Britain was slow to take the offensive in the opening rounds of the war, since most of its troops in America were at Boston, which continued under siege. Unable to break out of their entrenchments, and threatened by Washington\'s artillery on Dorchester Heights, British troops evacuated the city by sea in March 1776 and established themselves temporarily at Halifax, Nova Scotia.

Clinton\'s Southern Expedition
That same spring a small British expedition under Sir Henry Clinton sailed along the coast of the southern colonies in the hope of arousing the Loyalists against the newly established American governments in the Carolinas and Georgia. Reaching the Cape Fear River in North Carolina, Clinton learned that a Loyalist uprising had been smashed by the patriots at the Battle of Moore\'s Creek Bridge near Wilmington (Feb. 27, 1776). Then, continuing southward, Clinton\'s fleet bombarded the harbor fortifications at Charleston, S.C., perhaps seeking to establish a coastal base for local Loyalists. In any case, the expedition was beaten off (June 28, 1776), terminating important British activity in the South for over two years.

Invasion of Canada
At best, both sides might consider the first year of conflict a draw. Although the king\'s regiments had withdrawn from New England, the colonists in turn had failed to capture the former French province of Quebec. The Americans had hoped to persuade the French inhabitants to join their cause, since they feared that Canada might become a staging area for an invasion of the thirteen colonies. An American army under Brig. Gen. Richard MONTGOMERY advanced from upper New York and seized Montreal (Nov. 10, 1775), while Col. Benedict Arnold led a second force northward through the Maine wilderness. Uniting before the city of Quebec, they attacked the walled capital but were beaten back, and Montgomery was killed (December 30). Although the Americans continued to blockade the city until May 1776, the only serious American threat to Canada in the war had been ended.

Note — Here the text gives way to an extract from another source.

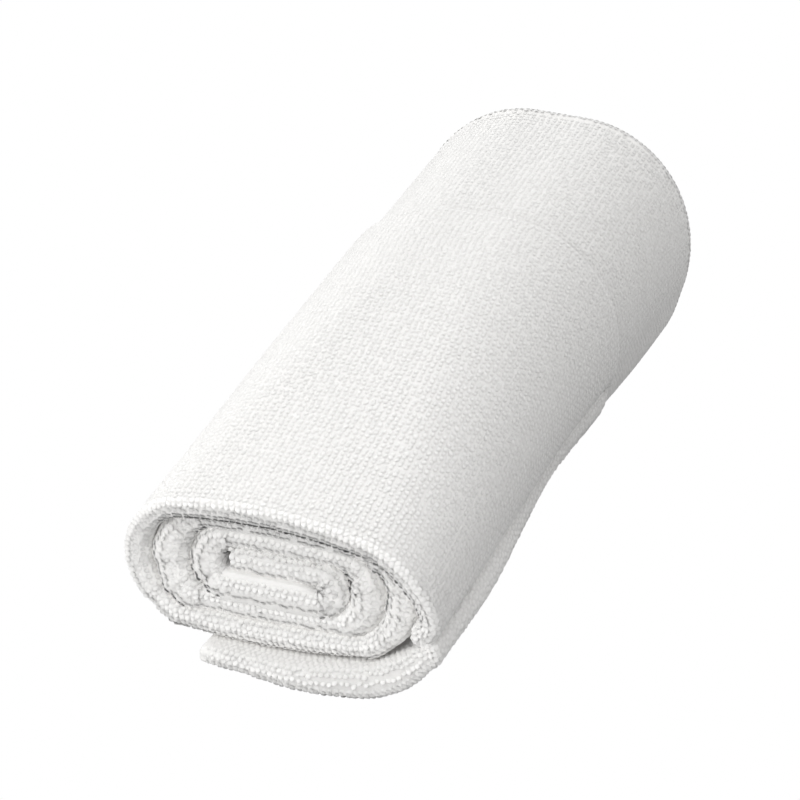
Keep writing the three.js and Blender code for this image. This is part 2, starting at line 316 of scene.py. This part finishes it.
def wound(stations, share, reach, out):
    """Points of the roll for n stations and m places across the band, as an array (n, m, 3).

    share is the place along the roll's length, reach the distance outward from the middle of the band,
    and out the distance added along Y. Both grow where the plies bulge at a bend, and at the near rim.
    The outermost bend's radius gets the crease as two bells inward, and the lip and the heel as a bell
    each outward. The outward direction follows from the radius and its slope. The section is worked out
    flat, then its crown is arched, its lower corners are lifted, and both rims lean and wave."""
    s = unpack(stations)
    shape = shape_at(share)
    pitch = shape["pitch"]
    angle = np.radians(s["angle"])
    base = s["radius"] * pitch
    outer = s["half"] >= HALF_TURNS
    local = angle + 2 * np.pi * TURNS
    dip, dip_slope = bell((local - np.radians(shape["crease_at"])) * base, CREASE_WIDTH)
    cut, cut_slope = bell((local - np.radians(shape["crease_at"])) * base, CUT_WIDTH)
    lip, lip_slope = bell((local - np.radians(shape["crease_at"] - LIP_BELOW)) * base, LIP_WIDTH)
    dent = shape["crease"] * (dip + CUT_DEPTH * cut) - shape["lip"] * lip
    dent_slope = shape["crease"] * (dip_slope + CUT_DEPTH * cut_slope) - shape["lip"] * lip_slope
    swell, swell_slope = bell((local - np.radians(shape["heel_at"])) * base, HEEL_WIDTH)
    radius = base + outer * (shape["heel"] * swell - dent)
    slope = outer * (shape["heel"] * swell_slope - dent_slope) * base
    cos, sin = np.cos(angle), np.sin(angle)
    middle_x = s["weights"] @ bend_centres(shape) + s["tail"] * TAIL_END_X + radius * cos
    middle_z = s["centre"] * pitch + radius * sin
    normal_x = radius * cos + slope * sin
    normal_z = radius * sin - slope * cos
    length = np.hypot(normal_x, normal_z)
    half_band = shape["half_band"]
    on_floor = smoothstep(-middle_z / pitch, *FLOOR_LAYERS)
    place = np.clip(s["half"], 0, HALF_TURNS + 2)
    outward = np.interp(place, BULGES["half"], BULGES["outward"])
    inward = np.interp(place, BULGES["half"], BULGES["inward"])
    loose = shape["loss"] * np.abs(normal_x / length) ** LOOSE_POWER
    rim = RIM_SQUEEZE + CORE_SQUEEZE * (1 - smoothstep(s["half"], *CORE_SPAN))
    rim = rim * (1 - smoothstep(share, 0, RIM_SHARE))
    bulge_out = loose * outward + rim * (s["half"] < OUTSIDE_FROM)
    bulge = np.where(reach > 0, bulge_out, loose * inward + rim)
    reach = reach * (1 + bulge / half_band)
    out = out * (1 + loose * (outward + inward) / 2 / half_band)
    x = middle_x + reach * normal_x / length
    flat_z = middle_z + reach * normal_z / length
    flat_z = flat_z + LAYERS * pitch + half_band - shape["drop"] * on_floor
    height = np.maximum(0, flat_z / pitch - 1) / (HALF_TURNS + 1)
    half_width = shape["run"] + LAYERS * pitch
    arch = shape["crown"] * height * (1 - (x / half_width) ** 2)
    roll_lift = ((x + REST_X) / half_width) ** 2
    heel_lift = HEEL_LIFT * (np.maximum(0, x - REST_X) / half_width) ** 2
    inward_share = np.clip(-reach / (half_band + loose * inward), 0, 1)
    turned = smoothstep(s["half"], *HEEL_TURN) * (1 - HEEL_FILL * inward_share)
    lift = shape["lift"] * (1 - height) * (roll_lift + (heel_lift - roll_lift) * turned)
    z = flat_z + arch + lift
    back = smooth_table(SETBACKS, "half", s["half"])["back"]
    waves = sum(
        size * np.sin(2 * np.pi * (count * s["half"] + start)) for size, count, start in RIM_WAVES
    )
    waves = waves * (1 - RIM_CALM * smoothstep(s["half"], *RIM_CALM_SPAN))
    back = back + waves * (1 - smoothstep(share, 0, RIM_WAVE_SHARE))
    near = NEAR_RIM + NEAR_LEAN * (z - RIM_HEIGHT) + NEAR_SKEW * x + back
    far = FAR_RIM + FAR_LEAN * (z - RIM_HEIGHT) + FAR_SKEW * x
    side = 4 * share * (1 - share) * SIDE_SKEW * (x - SIDE_PIVOT_X)
    y = near + (far - near) * share + side + out
    return np.stack([x, y, z], axis=-1)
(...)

Britain\'s Northern Offensive of 1776
From the summer of 1776 the strategic initiative was taken by the British, who believed that the real core of the insurrection was in the northern tier of colonies, especially in New England. To bring the war to an end in 1776, British planners sent reinforcements to Maj. Gen. Guy Carleton, governor of Quebec, who had already defeated Arnold and Montgomery. Carleton should push the Americans from their remaining toeholds in Canada and pursue them down the Lake Champlain-Hudson River trough, which might be a means of cutting the colonies in half. Simultaneously, a much larger army headed by Maj. Gen. William Howe, who had replaced Gage as supreme commander, should capture New York City and its splendid harbor, a strategic base from which it could advance up the Hudson, unite with Carleton, and overrun New England. But Carleton, after driving his opponents back, was delayed by problems of supply and the difficulties of wilderness campaigning. Then, near Valcour Island on Lake Champlain, his naval complement was checkmated by a tiny American fleet hastily assembled by Benedict Arnold. Time was always of the essence in fall campaigning, and the lateness of the season now prompted Carleton to return to Canada for the winter.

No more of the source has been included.